Really software is the tool we use to get work done and all the rest should be under the hood and just work.
Still it's only been out for six months

Well, that sounds nice in theory but I find the reality to be very different.
Its not about file system access its about flexibility.

Having what amounts to a separate file system for each app essentially dooms you to a single path world - it restricts your flexibility. Suppose I use one app to write documents, and then decide to move to another. If the documents are all in the "my documents" folder on windows, or the "home directory" on Mac/Unix/Linux they're there ready to be used. Otherwise I'm either locked in to one app (and given that most apps are far from perfect, this is not good), or I have to go through a complicated process to get them.

This model is just needlessly restrictive for me. To take your point, "oftware is the tool we use to get work done and all the rest should be under the hood and just work" - exactly, but this doesn't just work. Software is indeed just a tool, so my data should not be locked into it.
 
And also, the iPad was never meant to be an all-powerful final edit machine. Other than displaying photos/videos, the iPad is not even in my workflow. If someone means to use a device for something which it is not designed, the designer is not at fault.
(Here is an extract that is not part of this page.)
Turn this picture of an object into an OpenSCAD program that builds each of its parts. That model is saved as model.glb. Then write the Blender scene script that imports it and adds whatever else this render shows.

As for the file system, sharing, and whatnot, Jailbreak.


Of course, and I have but I'm technical. What about the simple user? They're just restricted, and what's worse, they never know it, so much of the potential is lost...
 
Of course, and I have but I'm technical. What about the simple user? They're just restricted, and what's worse, they never know it, so much of the potential is lost...

The simple user you describe will not need to "share files" or do the extensive work you were referring to. You are describing your issues, not a simple user's issues.

If they "never know it" then there is no problem for that user.

You are making the assumption that everyone is buying the iPad as some kind of Desktop or Laptop replacement - something for which it was never intended.